In June 2017, VVV developed plans to build a new stadium at the location of De Koel. The estimated costs (€12.5 million) would have to be invested by the business community. Six months later, VVV reached an agreement with the municipality of Venlo, owner of land and buildings around the stadium, about the purchase price of €545,000. As a new landowner, the club started working on the desired renovation of the stadium. After his retirement as club chairman, Hai Berden was appointed 'construction curate' and VVV announced on 29 June 2018 that the East Stand in De Koel would be named after him and henceforth known as the "Hai Berden tribune".

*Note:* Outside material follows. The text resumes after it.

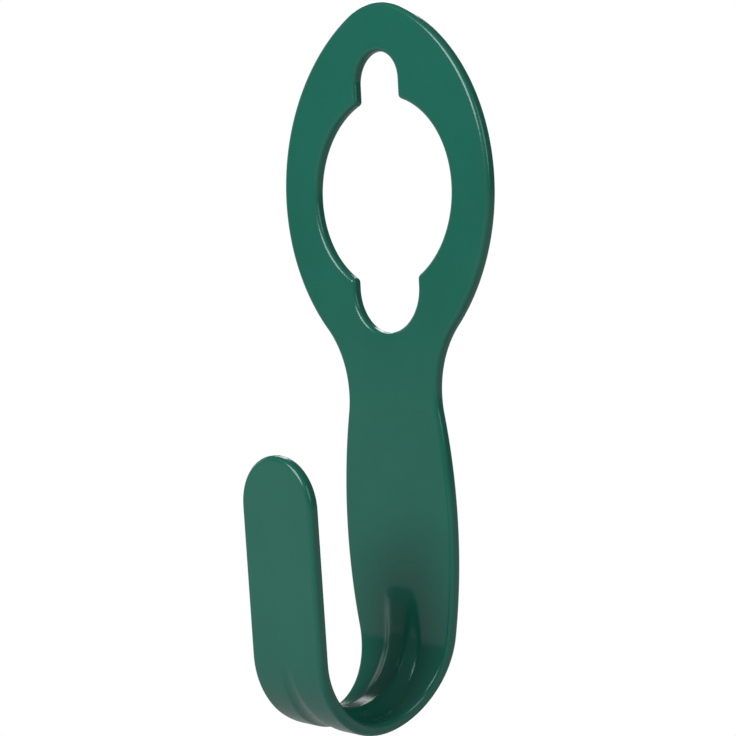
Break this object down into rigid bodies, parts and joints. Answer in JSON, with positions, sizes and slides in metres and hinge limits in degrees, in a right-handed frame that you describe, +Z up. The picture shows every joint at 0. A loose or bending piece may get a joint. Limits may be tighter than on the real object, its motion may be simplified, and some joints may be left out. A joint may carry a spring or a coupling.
{
  "type": "hose hanger",
  "caption": "Keyhole plate that drops over a garden tap, with a strap below it bent up into an open hook for a coiled hose.",
  "frame": {"origin": "centre of the round seat at the top of the keyhole, on the plate's back face, where the tap's neck holds the hanger up", "axes": "+Z up along the strap, +Y out of the back face towards the wall, +X across; the hook reaches towards -Y"},
  "size_m": [0.1226, 0.0723, 0.2999],
  "materials": {
    "green_plastic": "moulded green plastic, satin to semi-gloss"
  },
  "bodies": {
    "root": {"hose_hanger": "green_plastic"}
  },
  "joints": []
}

In June 2018, VVV commenced phase 1 of the renovation, which was estimated to cost a total of €6 million. In addition, some facilities (such as parking lot, toilets, catering and the new roof of the South Stand) would be improved and at the end of the year the construction of a new entrance was started, in which the ticketing, the fan shop, a museum and more workplaces for administrative staff would be accommodated. At the end of the 2018–19 season, the East Stand would be rebuilt with 800 additional seats and equipped with a fan café. After this first phase, the renovation would take place in the form of a multi-year project that must be completed within 15 years at the latest. The ultimate goal is a compact stadium with closed corners and an ultimate capacity of 12,000 covered seats. In May 2019, it turned out that some of the plans had to be postponed, including the renovation of the East Stand. The main reason was that the financing had not yet been finalised.

== Pitch ==
In the 2012–13 season, the pitch of De Koel, which in 2009 was voted the best pitch in the Eerste Divisie, was in poor condition, so much so it was listed as last in the "VVCS Fields Competition", a classification compiled by the eighteen chairmen of the Eredivisie clubs. VVV thus opted to replace the turf with an artificial turf. On 30 July 2013, it was announced that the synthetic turf pitch had been approved and met the requirements of the Royal Dutch Football Association (KNVB) and UEFA. On 9 August 2013, VVV played its first league match on this pitch against Willem II (2–0 win).

In May 2020, VVV chose to abandon the synthetic turf pitch again after seven years. From the 2020–21 season, there would again be natural grass in De Koel again.